O poeta nunca esqueceu sua terra, sua gente, o chão que o pariu e o nutriu em seus primeiros anos de vida. Olga Percário, uma das responsáveis por manter o site que conserva e divulga a poesia de Araújo Jorge, me escrevera certa ocasião afirmando que ele sempre alardeava e dizia com muito orgulho "Sou Acreano". E isso demonstra os belos poemas que dedicou ao Acre. Camilo Castelo Branco uma vez disse que a poesia não tem presente: ou é esperança ou é saudade. Para Araújo Jorge foram as duas coisas. Nutria um grande desejo de esperança de vida melhor para o seu povo ao mesmo tempo em que era tocado pelas reminiscências de sua infância no Acre.

Sua poesia, além de pronfundamente romântica, é marcada por um enorme senso de humanidade e por uma crítica social consistente, onde o homem exerce papel central. Proclamava o poeta: "a liberdade do futuro será a do homem sem medo da vida, dispondo da educação, da saúde, da terra, dos meios de trabalho, como de ar ou de sol, em igualdade de condições". Sua mensagem ainda se conserva atual, e urgente. Soa como um apelo a se repensar nossa maneira de ser e agir, diante de uma sociedade cada vez mais desigual, e mesmo desumana.
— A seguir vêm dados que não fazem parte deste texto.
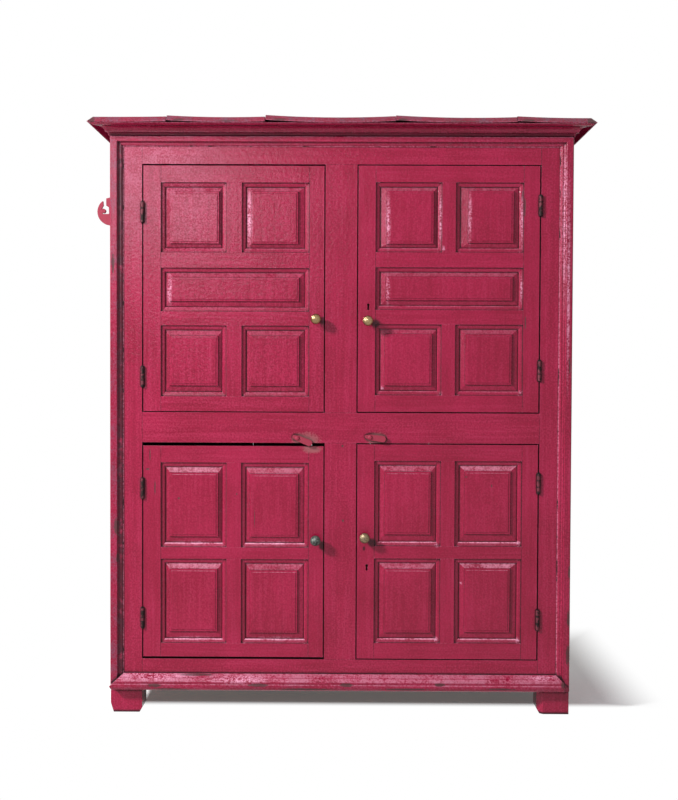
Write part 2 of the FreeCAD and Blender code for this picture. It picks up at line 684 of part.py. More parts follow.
def frustum(front, front_depth, rear, rear_depth):
    """Block from one upright rectangle back to another, each at a depth behind the face."""
    return Part.makeWedge(front[0], FACE + front_depth, front[2], rear[2], rear[0],
                          front[1], FACE + rear_depth, front[3], rear[3], rear[1])


def frustums(rectangle, profile):
    """Blocks one behind another between the points of a profile, given as (distance out from the
    rectangle, depth)."""
    blocks = []
    for (margin, depth), (next_margin, next_depth) in zip(profile, profile[1:]):
        front, rear = narrowed(rectangle, -margin), narrowed(rectangle, -next_margin)
        blocks.append(frustum(front, depth, rear, next_depth))
    return blocks


def mould_hollow(opening):
    """What the moulding plane takes off the frame all round an opening."""
    blocks = frustums(opening, [(-distance, depth) for distance, depth in FRAME_MOULD])
    return blocks[0].fuse(blocks[1:])


def panel_pocket(opening):
    """The grooves round one panel."""
    return door_tenon(*narrowed(clear_opening(opening), -GROOVE_DEPTH))


def raised_panel(opening, field):
    """Panel with its tongue in the grooves, a bevel rising all round and a stepped, raised field."""
    clear = clear_opening(opening)
    foot_margin, foot_depth = FIELD_MOULD[-1]
    bevel = frustum(narrowed(field, -foot_margin), foot_depth, clear, BEVEL_RIM)
    rim = box(clear[0], clear[1], FACE + BEVEL_RIM, FACE + GROOVE[0], clear[2], clear[3])
    tongue = door_tenon(*narrowed(clear, -TONGUE))
    return tongue.fuse([rim, bevel] + frustums(field, FIELD_MOULD)).removeSplitter()


def raised_panels(door):
    """The panels of a door, with their fields where fields puts them."""
    panels = []
    for opening, margins in zip(door_openings(door), door["fields"]):
        lock_margin, hinge_margin, below, above = margins
        x0, x1, z0, z1 = opening
        field = (x0 + lock_margin, x1 - hinge_margin, z0 + below, z1 - above)
        panels.append(raised_panel(opening, field))
    return panels


def upright_edges(openings, x):
    """Strips for the moulding beside the openings that have a side at x."""
    strips = []
    for x0, x1, z0, z1 in openings:
        if x0 == x:
            strips.append(box(x0, x0 + MOULD_WIDTH, FACE, FACE + DOOR_THICK, z0, z1))
        if x1 == x:
            strips.append(box(x1 - MOULD_WIDTH, x1, FACE, FACE + DOOR_THICK, z0, z1))
    return strips


def level_edges(openings, z):
    """Strips for the moulding over or under the openings that start or end at z."""
    strips = []
    for opening in openings:
        x0, x1, clear_bottom, clear_top = clear_opening(opening)
        if opening[2] == z:
            strips.append(box(x0, x1, FACE, FACE + DOOR_THICK, z, clear_bottom))
        if opening[3] == z:
            strips.append(box(x0, x1, FACE, FACE + DOOR_THICK, clear_top, z))
    return strips


def door_rail_tenons(door):
    left, right = door["lock_stile"], door["hinge_stile"]
    tenons = []
    for z0, z1 in door_rail_spans(door):
        low, high = z0 + TENON_INSET, z1 - TENON_INSET
        tenons.append(door_tenon(left - DOOR_TENON_LENGTH, left, low, high))
        tenons.append(door_tenon(right, right + DOOR_TENON_LENGTH, low, high))
    return tenons


def muntin_stubs(door):
    """Stub tenons at both ends of each muntin."""
    left, right = door["muntin"]
    stubs = []
    for z0, z1, divided in door["rows"]:
        if divided:
            stubs.append(door_tenon(left, right, z0 - TONGUE, z0))
            stubs.append(door_tenon(left, right, z1, z1 + TONGUE))
    return stubs


def opening_cuts(door):
    """The mouldings and grooves round every panel."""
    cuts = []
    for opening in door_openings(door):
        cuts += [mould_hollow(opening), panel_pocket(opening)]
    return cuts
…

Assim foi José Guilherme de Araújo Jorge, um poeta romântico, um utópico, um político, um homem que buscou na própria vida, e na realidade que o cercou, a inspiração para sua poesia. Sempre romântico, porém, lúcido com a realidade social humana. Continua a fazer milhares de corações vibrarem e suspirarem de amor, de paixão e de indignação frente às injustiças, mesmo há anos de seu último suspiro, ocorrido no Rio de Janeiro, terra que abraçou com imenso amor, no dia 27 de Janeiro de 1987. E viva! Vive o Poeta do Povo e da Mocidade.